### To do
Copy out, from the entries below, each line holding the string "parts".

(Stored entries)
▼▼▼
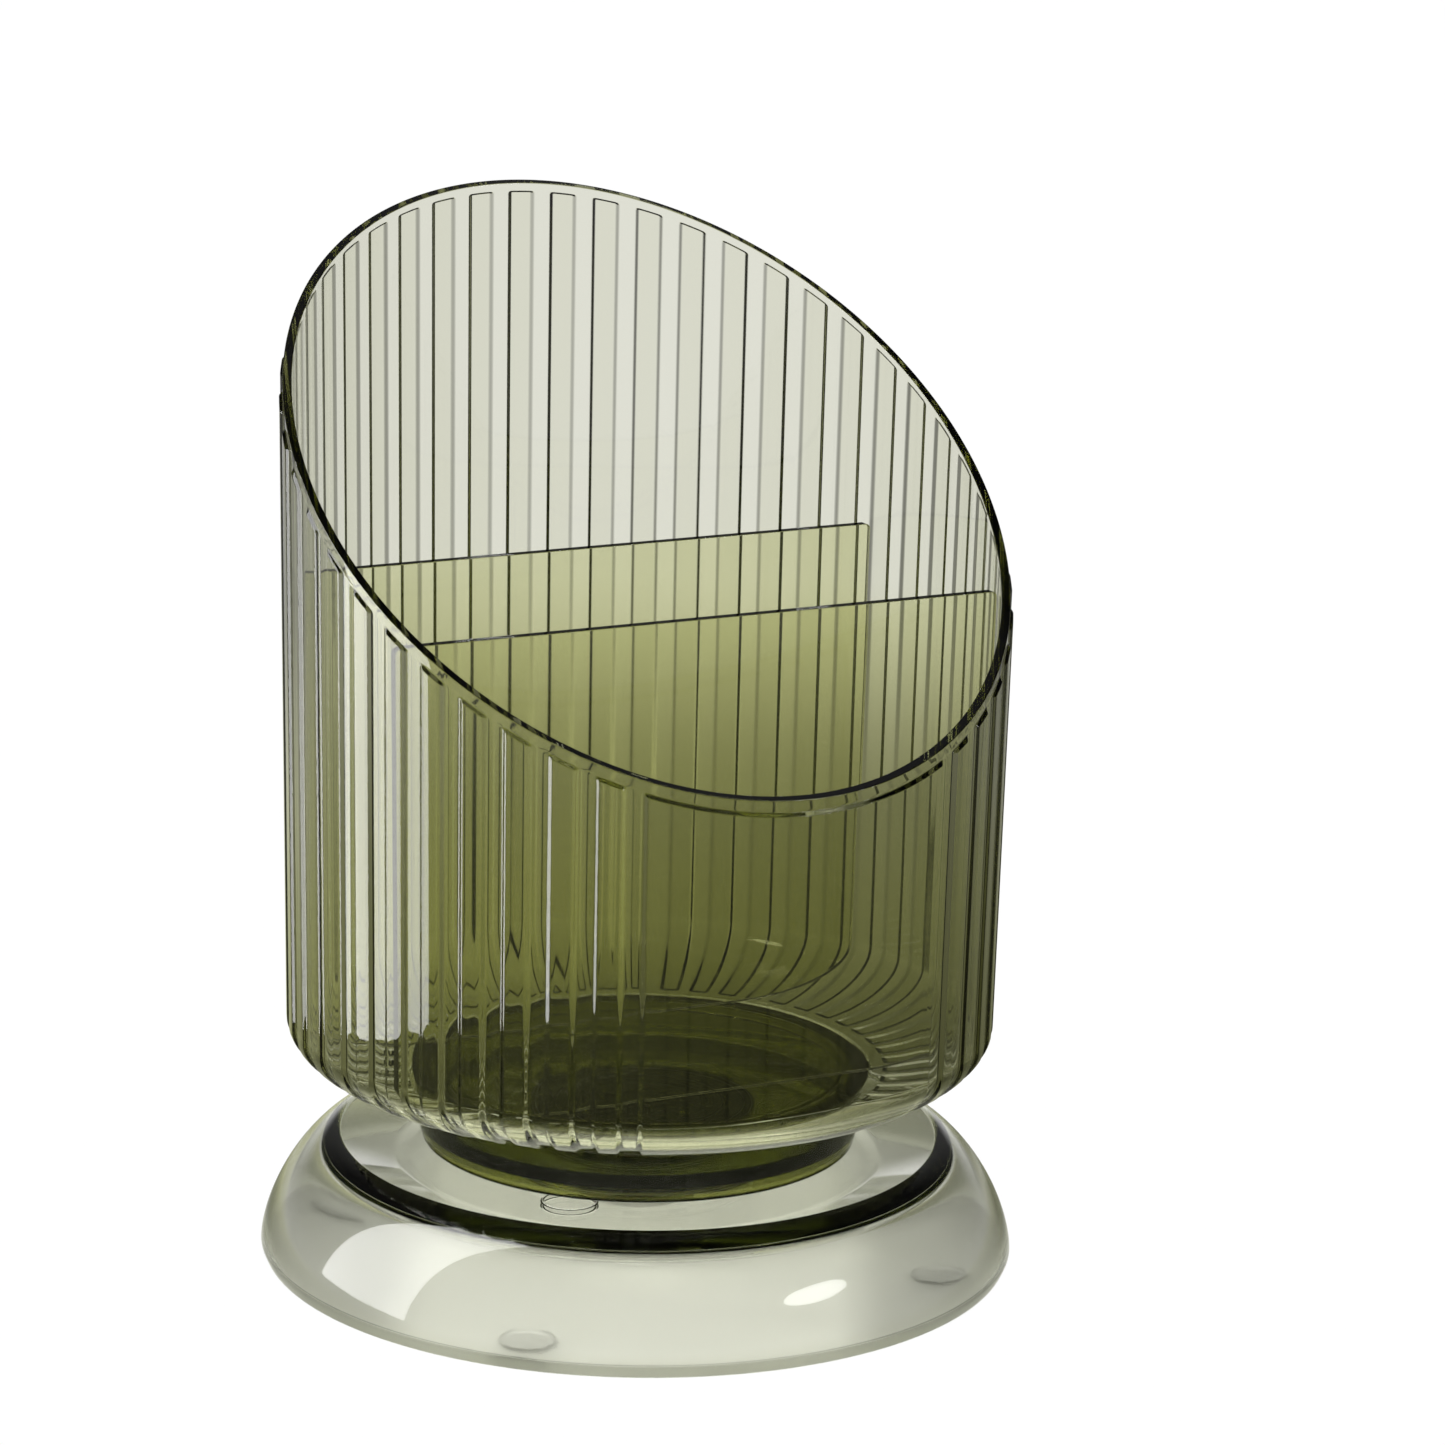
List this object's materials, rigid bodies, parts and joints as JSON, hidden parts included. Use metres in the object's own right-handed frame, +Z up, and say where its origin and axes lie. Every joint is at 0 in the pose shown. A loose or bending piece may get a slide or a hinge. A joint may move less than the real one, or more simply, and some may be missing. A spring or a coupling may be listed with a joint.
{
  "type": "desk organizer",
  "caption": "Clear olive pen holder: a slanted ribbed round cup with divider plates that turns on a ball turntable in a pale domed base.",
  "frame": {"origin": "centre of the resting plane, on the axis that the cup turns about", "axes": "+Z up along the turning axis; -Y points to the low side of the cup's slanted rim at rest; +X to the right seen from there"},
  "size_m": [0.11, 0.11, 0.1506],
  "materials": {
    "cup_clear": "polished clear olive-tinted plastic",
    "divider_clear": "polished clear olive-tinted plastic",
    "hub_clear": "polished clear deep olive plastic",
    "base_clear": "polished clear plastic with a pale smoky olive tint",
    "cover_clear": "clear plastic with a fine matte face and a pale smoky olive tint",
    "race_steel": "ground steel",
    "ball_steel": "polished bearing steel",
    "plated_steel": "zinc-plated steel",
    "nylon": "natural nylon",
    "pad_rubber": "translucent silicone"
  },
  "bodies": {
    "base": {"base_shell": "base_clear", "bottom_cover": "cover_clear", "lower_race": "race_steel", "slip_washer": "nylon", "foot_pad_1": "pad_rubber", "foot_pad_2": "pad_rubber", "foot_pad_3": "pad_rubber", "foot_pad_4": "pad_rubber"},
    "cup": {"pen_cup": "cup_clear", "front_divider": "divider_clear", "rear_divider": "divider_clear", "turntable_hub": "hub_clear", "upper_race": "race_steel", "keeper_washer": "plated_steel", "centre_screw": "plated_steel"},
    "cage": {"ball_cage": "nylon", "bearing_ball_01": "ball_steel", "bearing_ball_02": "ball_steel", "bearing_ball_03": "ball_steel", "bearing_ball_04": "ball_steel", "bearing_ball_05": "ball_steel", "bearing_ball_06": "ball_steel", "bearing_ball_07": "ball_steel", "bearing_ball_08": "ball_steel", "bearing_ball_09": "ball_steel", "bearing_ball_10": "ball_steel", "bearing_ball_11": "ball_steel", "bearing_ball_12": "ball_steel"}
  },
  "joints": [
    {"name": "cup_turn", "type": "hinge", "parent": "base", "child": "cup", "pos_m": [0, 0, 0.0174], "axis": [0, 0, 1], "continuous": true},
    {"name": "cage_turn", "type": "hinge", "parent": "base", "child": "cage", "pos_m": [0, 0, 0.0174], "axis": [0, 0, 1], "continuous": true}
  ],
  "couplings": [
    {"joint": "cage_turn", "follows": "cup_turn", "ratio": 0.5}
  ]
}
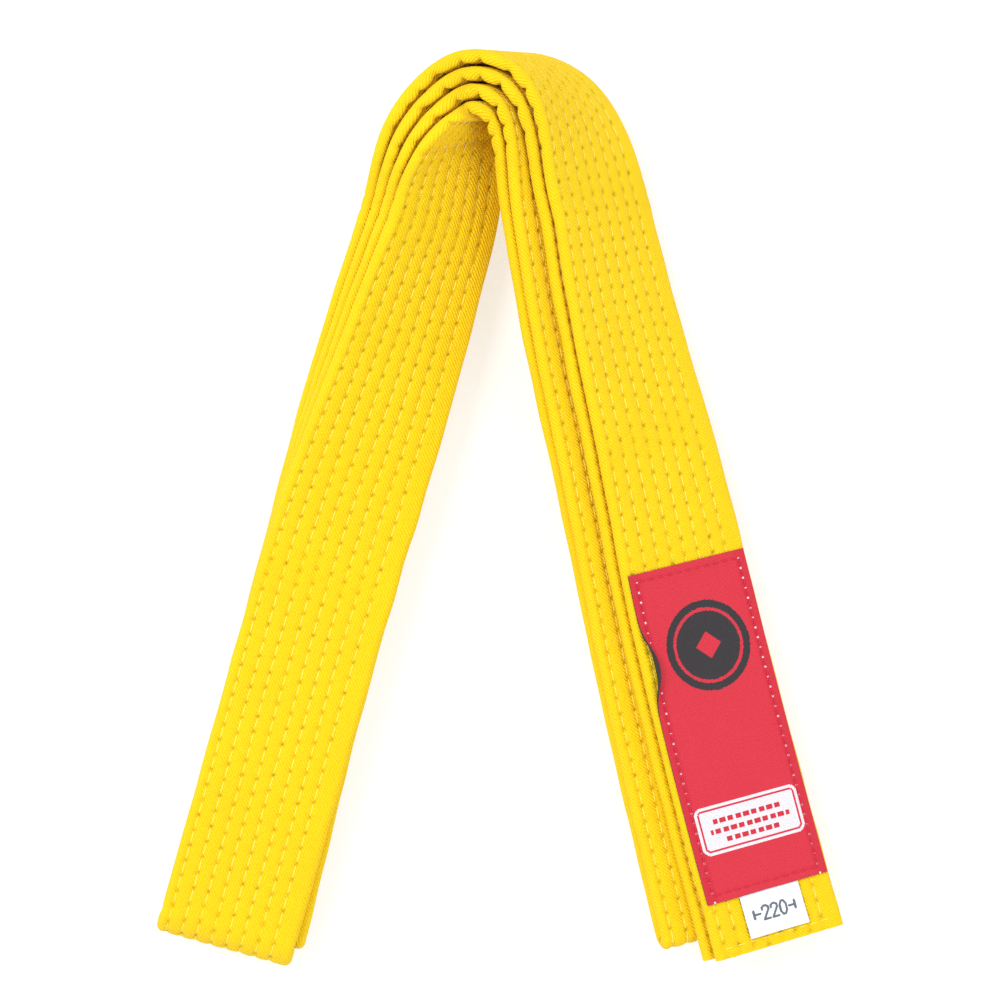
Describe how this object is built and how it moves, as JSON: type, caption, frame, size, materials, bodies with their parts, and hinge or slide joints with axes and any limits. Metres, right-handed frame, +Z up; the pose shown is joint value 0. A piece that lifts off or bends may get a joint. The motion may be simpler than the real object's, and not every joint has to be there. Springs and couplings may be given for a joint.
{
  "type": "martial arts belt",
  "caption": "Yellow cotton martial arts belt with lengthwise rows of stitching, a red sewn label and a white size tag, folded up and laid down as an arch.",
  "frame": {"origin": "centre of the footprint, on the surface the folded belt lies on", "axes": "+Z up, +Y towards the top of the arch, +X from the left leg to the right leg with the label"},
  "size_m": [0.2091, 0.279, 0.0456],
  "materials": {
    "cover": "yellow cotton twill",
    "core": "unbleached cotton",
    "row_thread": "yellow sewing thread",
    "label": "red woven label",
    "label_thread": "red sewing thread",
    "size_tag": "white satin"
  },
  "bodies": {
    "belt": {"cover_main": "cover", "core_ply_face_main": "core", "core_ply_back_main": "core", "row_thread_1_main": "row_thread", "row_thread_2_main": "row_thread", "row_thread_3_main": "row_thread", "row_thread_4_main": "row_thread", "row_thread_5_main": "row_thread", "row_thread_6_main": "row_thread", "row_thread_7_main": "row_thread", "row_thread_8_main": "row_thread", "hem_thread_plain_end": "row_thread"},
    "label_end": {"cover_label_end": "cover", "core_ply_face_label_end": "core", "core_ply_back_label_end": "core", "row_thread_1_label_end": "row_thread", "row_thread_2_label_end": "row_thread", "row_thread_3_label_end": "row_thread", "row_thread_4_label_end": "row_thread", "row_thread_5_label_end": "row_thread", "row_thread_6_label_end": "row_thread", "row_thread_7_label_end": "row_thread", "row_thread_8_label_end": "row_thread", "hem_thread_label_end": "row_thread", "label": "label", "label_thread": "label_thread"},
    "size_tag": {"size_tag": "size_tag"}
  },
  "joints": [
    {"name": "label_end_lift", "type": "hinge", "parent": "belt", "child": "label_end", "pos_m": [0.04825, 0.0198, 0.02165], "axis": [-0.8197, -0.2284, 0.5253], "range_deg": [0, 90]},
    {"name": "size_tag_flip", "type": "hinge", "parent": "label_end", "child": "size_tag", "pos_m": [0.0814, -0.11514, 0.02086], "axis": [-0.9265, -0.2273, 0.2999], "range_deg": [0, 165]}
  ]
}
▲▲▲
### The completed task
List this object's materials, rigid bodies, parts and joints as JSON, hidden parts included. Use metres in the object's own right-handed frame, +Z up, and say where its origin and axes lie. Every joint is at 0 in the pose shown. A loose or bending piece may get a slide or a hinge. A joint may move less than the real one, or more simply, and some may be missing. A spring or a coupling may be listed with a joint.
Describe how this object is built and how it moves, as JSON: type, caption, frame, size, materials, bodies with their parts, and hinge or slide joints with axes and any limits. Metres, right-handed frame, +Z up; the pose shown is joint value 0. A piece that lifts off or bends may get a joint. The motion may be simpler than the real object's, and not every joint has to be there. Springs and couplings may be given for a joint.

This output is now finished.